Modi to worship cow, woo Dalits

Prime Minister Narendra Modi is set to visit a village in his parliamentary constituency Varanasi this Saturday to do " gau pooja" before inaugurating a cowshed as part of a slew of cattle-related events possibly aimed at scoring two goals with one shot.

Piyush Srivastava Published 21.09.17, 12:00 AM

Lucknow, Sept. 20: Prime Minister Narendra Modi is set to visit a village in his parliamentary constituency Varanasi this Saturday to do " gau pooja" before inaugurating a cowshed as part of a slew of cattle-related events possibly aimed at scoring two goals with one shot.

Over 40 per cent of the residents of Shahanshahpur, the venue of Modi's cow worship, are Dalits - a community the BJP has been trying to draw into the Hindutva fold.

The Prime Minister would also inaugurate a cattle health camp in the village on the banks of the Ganga.

Veterinary doctors would treat free cattle owned by villagers of Varanasi and adjoining districts in east Uttar Pradesh at the month-long camp.

The Prime Minister will also lay the foundation stone for a cow semen bank in Shahanshahpur.

Dr V.B. Singh, Varanasi's chief veterinary officer, said cows born in Shahanshahpur are called Gangatiri because the village is on the banks of the Ganga. "These cows adjust in any weather. They go a long distance for fodder and return on their own," Singh said.

This is possibly the first time that Modi would be involved in so many programmes connected with cows on a single trip. Several BJP sources this paper spoke to said they too had not heard of such a trip by Modi where so many cow-related events had been packed into one visit, but refused to go on record.

A senior party leader said the idea was to make up for the loss of support from a section of traders and the upper castes. "We have annoyed the Baniyas and some other upper castes by implementing the demonetisation drive and the goods and services tax. The Dalits are the only caste left to be wooed. We can bring them into the BJP fold by reminding them somehow that they are also Hindus," the leader said.

Lalla Devi, a Dalit woman in Shahanshahpur, told reporters today she was happy that a Prime Minister would visit her village.

"Some Dalits vote for the Bahujan Samaj Party but many of us don't have time to visit polling booths. We have to earn every day to feed our children. But it is good that Modi is visiting our village. Officials have ordered that our houses be whitewashed. They have also ordered construction of inter-locking roads around our hamlet. We may think of supporting him in the next elections," she said.

BSP state unit chief Ram Achal Rajbhar wasn't impressed. "It is like trying to reverse the course of the Ganga that the PM is going to do gau pooja in a village which has more than 40 per cent Dalit population. The Dalits know that Hindutva is an ideology that promotes untouchability.
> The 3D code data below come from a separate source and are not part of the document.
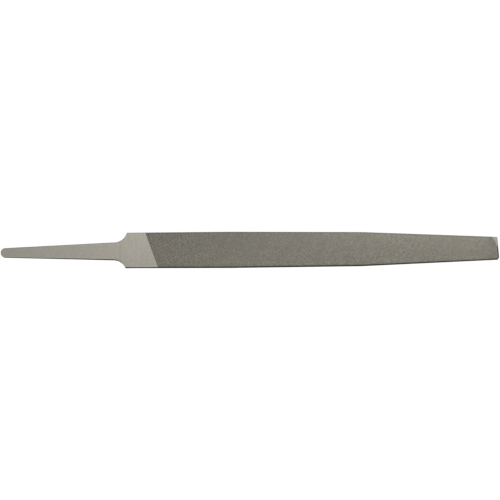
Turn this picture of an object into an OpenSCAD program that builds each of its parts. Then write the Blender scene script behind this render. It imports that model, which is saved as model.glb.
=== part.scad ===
// Flat file for metalwork: a blade with double-cut faces and single-cut edges, tapered in width
// and in thickness, and a bare tang for a handle.
// Millimetres. +X runs from the tang to the point and +Z is up. The file lies on its lower face.
// The origin is on that face's plane, under the middle of the overall length.

/* [Blade] */
// Length of the blade from the shoulder's left-hand corner to the end, the file's nominal size
blade_length = 200; // [170:1:240]
// Width at the shoulder
heel_width = 18.7; // [17.6:0.1:19.6]
// Distance by which the shoulder's right-hand corner lies behind its left-hand one
shoulder_skew = 1; // [0:0.1:1.5]
// Greatest width of the blade
belly_width = 19.1; // [18.6:0.1:20.5]
// Share of the blade's length at which it is widest
belly_place = 0.28; // [0.2:0.01:0.4]
// Width where the taper to the point starts
taper_width = 18; // [16:0.1:18.8]
// Share of the blade's length at which that taper starts
taper_place = 0.63; // [0.55:0.01:0.75]
// Thickness of the parallel part of the blade
blade_thickness = 5; // [4.6:0.1:6]
// Share of the blade's length at which it starts to get thinner
thinning_place = 0.5; // [0.4:0.01:0.7]

/* [Point] */
// Width of the blade at the point
point_width = 12; // [9:0.1:14]
// Thickness of the blade at the point, before the bevel
point_thickness = 3.4; // [3:0.1:4]
// Angle by which the end is out of square
end_skew = 4.2; // [0:0.1:6]
// Length of the bevel at the end of each face
end_bevel = 0.8; // [0.4:0.1:1.2]
// Length of the cut at the right-hand corner of the end, along the file
corner_cut_length = 0.7; // [0.2:0.1:1]
// Width of that cut, across the file
corner_cut_width = 1.2; // [0.5:0.1:2.5]

/* [Tang] */
// Length of the tang from the shoulder to its tip
tang_length = 67.8; // [55:0.1:80]
// Width of the tang where it leaves the shoulder
tang_root_width = 9.7; // [8.6:0.1:10.6]
// Width of the tang's rounded tip
tang_tip_width = 5; // [4:0.1:6]
// Thickness of the tang at its tip
tang_tip_thickness = 2.8; // [2:0.1:3.6]
// Distance from the shoulder to the crease where the tang starts to get thinner
crease_distance = 3.5; // [2:0.5:6]
// Radius of the hollow corner between the tang and the shoulder
corner_radius = 7; // [6.4:0.1:8]
// Width of the flat land between that corner and the blade's edge
shoulder_land = 0.4; // [0.2:0.1:0.8]
// Distance of the tang's root to the right of the blade's middle line
tang_offset = 0.4; // [0:0.1:0.6]
// Angle by which the tang leans to the right of that line
tang_lean = 0.5; // [0:0.1:0.8]

/* [Cut] */
// Angle between the rows of teeth and the file's length
row_angle = 70; // [62:1:80]
// Angle between the last row of teeth and the file's length
last_row_angle = 60; // [55:1:75]
// Length of the smooth heel, along the middle of the face
smooth_heel = 13.4; // [10:0.1:25]
// Length of the smooth corner that the last row leaves at the end, along the face's left edge
smooth_corner = 3.8; // [2:0.1:4.4]
// Depth of the toothed layer on the faces
face_cut_depth = 0.4; // [0.2:0.05:0.6]
// Depth of the toothed layer on the edges
edge_cut_depth = 0.3; // [0.2:0.05:0.5]

/* [Hidden] */

// Flat steps that the curve of the blade's faces is made of
thinning_steps = 12;
// Flat steps that each round stretch of the tang's outline is made of
arc_steps = 20;
// Angle by which the hollow corner's arc runs on into the blade
overrun = 3;
// Slope of the bevel at the end
bevel_slope = 0.5;
// Length by which a cutting shape passes the solid that it cuts
past = 5;
reach = blade_length + tang_length;

thinning_start = thinning_place * blade_length;
edge_cut_length = blade_length - smooth_heel - end_bevel;

// Distance from the blade's middle line to the land beside its edge
land_start = heel_width / 2 - shoulder_land;
tip_radius = tang_tip_width / 2;
tip_centre = (tip_radius - tang_length) * [cos(tang_lean), sin(tang_lean)] - [0, tang_offset];
// Angle of each side of the tang to the tang's own middle line
side_angle = atan((tang_root_width / 2 - tip_radius) / (tang_length - tip_radius));

// The tang's two sides, 1 on the left and -1 on the right, are worked out as if each were the left
// one. The right one's points are turned over when the outline is put together.

// Angle of a side to the file's length
function side_slope(side) = side_angle + side * tang_lean;

// Where a side touches the arc of the tip
function tip_touch(side) =
    [tip_centre.x, side * tip_centre.y]
    + tip_radius * [-sin(side_slope(side)), cos(side_slope(side))];

// Distance of a side from the blade's middle line, at a distance x from the shoulder
function side_distance(x, side) =
    tip_touch(side).y + (x - tip_touch(side).x) * tan(side_slope(side));

// Place along the file at which the shoulder's land starts on a side
function land_x(side) = shoulder_skew * (side * land_start / heel_width - 0.5);

// Centre of the arc that touches a side and meets the land at the shoulder
function corner_centre(side) = let (
    slope = tan(side_slope(side)),
    rise = corner_radius / cos(side_slope(side)),
    drop = side_distance(land_x(side), side) + rise - land_start,
    back = (drop * slope + sqrt(pow(rise, 2) - pow(drop, 2))) / (1 + pow(slope, 2)),
    x = land_x(side) - back
) [x, side_distance(x, side) + rise];

// Points along an arc
function arc(centre, radius, from, to) = [
    for (i = [0:arc_steps])
        let (angle = from + (to - from) * i / arc_steps)
        centre + radius * [cos(angle), sin(angle)]
];

// The hollow corner of a side, from the tang to the land and a little way into the blade
function corner_arc(side) = arc(
    corner_centre(side),
    corner_radius,
    side_slope(side) - 90,
    asin((land_start - corner_centre(side).y) / corner_radius) + overrun
);

function turned_over(points) = [for (p = points) [p.x, -p.y]];

function backwards(points) = [for (i = [len(points) - 1:-1:0]) points[i]];

// The tang's outline, from the tip along the right side to the shoulder and back along the left
tang_outline = concat(
    arc(tip_centre, tip_radius, 90 + side_slope(1), 270 - side_slope(-1)),
    turned_over(corner_arc(-1)),
    backwards(corner_arc(1))
);

// Thickness of the blade at a distance x from the shoulder
function thickness_at(x) =
    blade_thickness - (blade_thickness - point_thickness)
        * pow((x - thinning_start) / (blade_length - thinning_start), 2);

// One side of the blade's outline, from the shoulder to past the end
function blade_side(shoulder_x) = let (
    end_slope = (taper_width - point_width) / 2 / (blade_length * (1 - taper_place))
) [
    [shoulder_x, heel_width / 2],
    [belly_place * blade_length, belly_width / 2],
    [taper_place * blade_length, taper_width / 2],
    [blade_length + past, point_width / 2 - past * end_slope],
];

blade_outline = concat(
    blade_side(0),
    backwards(turned_over(blade_side(-shoulder_skew)))
);

// The upper half of the blade's side view, from the shoulder to past the end
blade_face = concat(
    [[-shoulder_skew, blade_thickness / 2]],
    [for (i = [0:thinning_steps + 1])
        let (x = thinning_start + (blade_length - thinning_start) * i / thinning_steps)
        [x, thickness_at(x) / 2]]
);

// The upper half of the end's side view: the slope of its bevel carried on back over the file, and
// a level stretch past the end
end_face = [
    [-reach, point_thickness / 2 + (reach - end_bevel) * bevel_slope],
    [0, point_thickness / 2 - end_bevel * bevel_slope],
    [past, point_thickness / 2 - end_bevel * bevel_slope],
];

// The upper half of the tang's side view
tang_face = [
    [-tang_length, tang_tip_thickness / 2],
    [-crease_distance, blade_thickness / 2],
    [past, blade_thickness / 2],
];

// A closed outline made from half of it, with both halves set in by a depth
module both_halves(half, inset = 0) {
    set_in = [for (p = half) [p.x, p.y - inset]];
    polygon(concat(set_in, backwards(turned_over(set_in))));
}

// Raises a plan to a solid that passes the file above and below
module tall() {
    linear_extrude(height = 4 * blade_thickness, center = true)
        children();
}

// Turns a side view into a solid that passes the file on both edges
module wide() {
    rotate([90, 0, 0])
        linear_extrude(height = 4 * belly_width, center = true)
            children();
}

// Puts a shape at the end of the file, out of square
module at_end() {
    translate([blade_length, corner_cut_width - point_width / 2])
        rotate([0, 0, end_skew])
            children();
}

// The plan of everything behind the end, which has its right-hand corner cut off
module behind_end() {
    over = 3;
    polygon([
        [0, 0],
        [0, reach],
        [-2 * reach, reach],
        [-2 * reach, -over * corner_cut_width],
        [-over * corner_cut_length, -over * corner_cut_width],
    ]);
}

// The space between the two faces of the blade, with both set in by a depth
module between_faces(inset = 0) {
    intersection() {
        wide() both_halves(blade_face, inset);
        at_end() wide() both_halves(end_face, inset);
    }
}

// The blade about its own middle plane
module blade() {
    intersection() {
        tall()
            intersection() {
                polygon(blade_outline);
                at_end() behind_end();
            }
        between_faces();
    }
}

module tang() {
    intersection() {
        tall() polygon(tang_outline);
        wide() both_halves(tang_face);
    }
}

// The stretch between the first and the last row of teeth, with its ends along those rows
module cut_stretch() {
    last = [blade_length - smooth_corner, point_width / 2];
    lean = reach / tan(row_angle);
    last_lean = reach / tan(last_row_angle);
    polygon([
        [smooth_heel - lean, reach],
        last + [-last_lean, reach],
        last + [last_lean, -reach],
        [smooth_heel + lean, -reach],
    ]);
}

// Everything over the bed of a face's toothed layer: the upper face's, or with roll = 180 the lower
// one's
module above_bed(roll) {
    difference() {
        rotate([roll, 0, 0])
            linear_extrude(height = 2 * blade_thickness)
                cut_stretch();
        between_faces(face_cut_depth);
    }
}

// Everything beside the bed of an edge's toothed layer, between the two face layers: the left
// edge's, or with roll = 180 the right one's
module beside_bed(roll) {
    difference() {
        intersection() {
            between_faces(face_cut_depth);
            rotate([roll, 0, 0])
                translate([smooth_heel, 0, -blade_thickness])
                    cube([edge_cut_length, belly_width, 2 * blade_thickness]);
        }
        tall() both_halves(blade_side(0), edge_cut_depth);
    }
}

// The part of the blade that lies in a space beside or above a bed
module part_of_blade() {
    intersection() {
        blade();
        children();
    }
}

// Puts a solid in its place: the lower face on z = 0, and the overall length centred
module placed() {
    translate([(tang_length - blade_length) / 2, 0, blade_thickness / 2])
        children();
}

module file_blank() {
    color([0.63, 0.62, 0.58])
        placed()
            difference() {
                union() {
                    tang();
                    blade();
                }
                for (roll = [0, 180]) {
                    above_bed(roll);
                    beside_bed(roll);
                }
            }
}

module upper_face_teeth() {
    color([0.49, 0.48, 0.45])
        placed()
            part_of_blade()
                above_bed(0);
}

module lower_face_teeth() {
    color([0.49, 0.48, 0.45])
        placed()
            part_of_blade()
                above_bed(180);
}

module left_edge_teeth() {
    color([0.42, 0.41, 0.38])
        placed()
            part_of_blade()
                beside_bed(0);
}

module right_edge_teeth() {
    color([0.42, 0.41, 0.38])
        placed()
            part_of_blade()
                beside_bed(180);
}

file_blank();
upper_face_teeth();
lower_face_teeth();
left_edge_teeth();
right_edge_teeth();
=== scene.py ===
import math
import random

import bmesh
import bpy
import numpy as np
from mathutils import Matrix, Vector
from mathutils.bvhtree import BVHTree


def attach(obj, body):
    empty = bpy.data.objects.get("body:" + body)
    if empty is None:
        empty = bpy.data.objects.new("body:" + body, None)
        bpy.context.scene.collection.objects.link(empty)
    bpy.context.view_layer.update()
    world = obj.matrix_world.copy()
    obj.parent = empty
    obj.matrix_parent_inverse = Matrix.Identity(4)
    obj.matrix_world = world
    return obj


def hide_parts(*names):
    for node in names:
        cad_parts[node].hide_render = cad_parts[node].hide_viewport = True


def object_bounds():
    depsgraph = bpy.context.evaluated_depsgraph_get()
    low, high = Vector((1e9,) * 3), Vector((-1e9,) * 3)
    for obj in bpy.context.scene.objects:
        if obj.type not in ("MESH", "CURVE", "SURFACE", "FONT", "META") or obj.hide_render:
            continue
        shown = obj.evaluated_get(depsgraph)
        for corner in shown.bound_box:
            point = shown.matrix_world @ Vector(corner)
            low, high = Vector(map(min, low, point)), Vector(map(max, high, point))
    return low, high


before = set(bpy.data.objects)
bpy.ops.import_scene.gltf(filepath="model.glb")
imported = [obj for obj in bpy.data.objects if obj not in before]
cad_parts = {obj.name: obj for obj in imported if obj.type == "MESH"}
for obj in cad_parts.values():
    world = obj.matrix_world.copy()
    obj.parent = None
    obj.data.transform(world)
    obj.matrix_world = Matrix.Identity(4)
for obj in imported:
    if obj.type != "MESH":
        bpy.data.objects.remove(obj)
cad_low, cad_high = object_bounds()

# Lengths are in metres: a number of millimetres is written as that number times MM.
MM = 0.001
SEED = 7

# ---------------------------------------------------------------- camera

CAMERA_LENS = 150
SENSOR = 36
CAMERA_ELEVATION = math.radians(83)
CAMERA_ROLL = math.radians(0.33)
# Width of the picture at the file's distance, as a share of the file's length
FRAME_MARGIN = 1.0041
# Place that the camera looks at, from the middle of the file
CAMERA_TARGET = Vector((0.1, -0.1, 0)) * MM


def add_camera():
    """Looks almost straight down on the upper face, with the right-hand edge just in view."""
    target = (cad_low + cad_high) / 2 + CAMERA_TARGET
    distance = (cad_high.x - cad_low.x) * FRAME_MARGIN * CAMERA_LENS / SENSOR
    back = Vector((0, -math.cos(CAMERA_ELEVATION), math.sin(CAMERA_ELEVATION)))
    data = bpy.data.cameras.new("camera")
    data.lens = CAMERA_LENS
    data.sensor_width = SENSOR
    data.clip_start = 0.05
    data.clip_end = 50
    camera = bpy.data.objects.new("camera", data)
    bpy.context.scene.collection.objects.link(camera)
    look = (-back).to_track_quat("-Z", "Y").to_matrix().to_4x4()
    roll = Matrix.Rotation(-CAMERA_ROLL, 4, "Z")
    camera.matrix_world = Matrix.Translation(target + back * distance) @ look @ roll
    bpy.context.scene.camera = camera


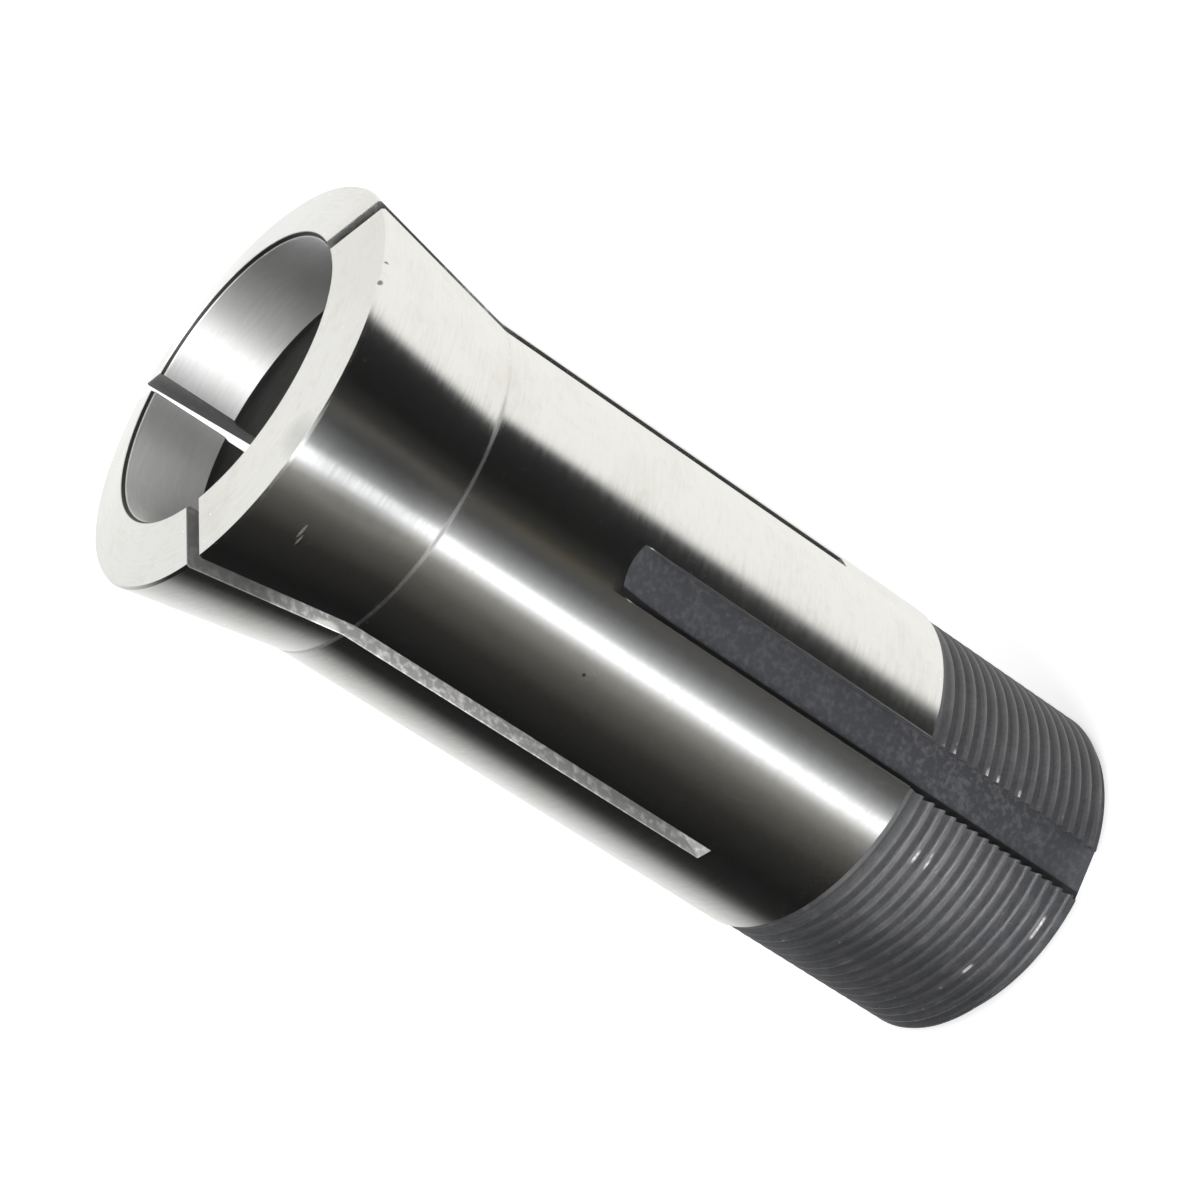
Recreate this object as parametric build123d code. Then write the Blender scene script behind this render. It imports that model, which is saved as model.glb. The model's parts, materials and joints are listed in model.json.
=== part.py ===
from build123d import *

import math
import os

# Spring collet for a lathe spindle, turned, milled, sawn and ground from one bar.
# It stands on its tail end: the origin is the centre of that end face, and +Z runs up the axis to the head.
# The keyway faces -Y.

# Driving dimensions, mm

# Along the axis
overall_length = 83.9  # tail end face to the rim of the bore mouth
thread_length = 20.2  # threaded tail, from the end face to the end of the ground shank
closing_cone_length = 14.58  # cone of the head, from its largest diameter back to the shank
clamping_land_length = 7.5  # ground bore that grips the bar, from the mouth inwards
slot_length = 53.2  # saw slots on the shank's surface, from the mouth
keyway_start = 31.2  # front end of the keyway on the shank's surface, from the mouth

# Across the axis
shank_diameter = 31.75  # ground body that slides in the spindle
clamping_diameter = 26.0  # bar that the jaws grip
spring_wall = 2.2  # wall left around the relief, thin enough for the jaws to bend
thread_step = 0.275  # crests of the drawtube thread lie this far under the shank

# Angles, degrees
closing_cone_angle = 10.0  # cone of the head to the axis
front_cone_angle = 14.0  # front face, laid back from square to the axis
relief_lead_angle = 45.0  # shoulder from the clamping land out to the relief, to the axis

# Saw slots between the jaws
jaw_count = 3
slot_width = 1.5
slot_phase = 87.0  # first slot about +Z, so the keyway lies 3 degrees off the middle of its jaw
slot_saw_radius = 31.5
slot_saw_reach = 4.0  # the saw runs this far past the wall of the clamping bore

# Keyway, milled with a disc cutter that rises out at the front end
keyway_width = 4.6
keyway_depth = 1.2
keyway_cutter_radius = 30.0
keyway_direction = -90.0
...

It is unfortunate that the BJP is treating Dalits as milch cows," Rajbhar said.

Modi, who would be in Varanasi for two days from September 22, will also visit a Musahar hamlet on the outskirts of Shahanshahpur to attend a programme on cleanliness. The Musahars are the poorest among Dalits.

The Prime Minister will address a public meeting before wrapping up his visit.

While Dalits as a community have never been BJP supporters, they were furious when some Musahars were forced by state officials to apply powder and perfume before being allowed to go to an event chief minister Yogi Adityanath attended this May in Kushinagar district, 250km north of Varanasi.

On July 3, over 45 Dalits from Gujarat, Modi's home state, were arrested from Jhansi railway station while they were on their way from Ahmedabad to Lucknow to gift the BJP chief minister a 125kg soap bar.

The gift - "to cleanse his mentality" towards the community and "stop practising untouchability" - was shaped in the image of Gautam Buddha.

In Dehradun, Uttarakhand, BJP national chief Amit Shah today broke bread with a Dalit family. He visited the house of Munne Singh, a dhobi (washer man), and had lunch with him and his family.

Chief minister Trivendra Singh Rawat accompanied Shah.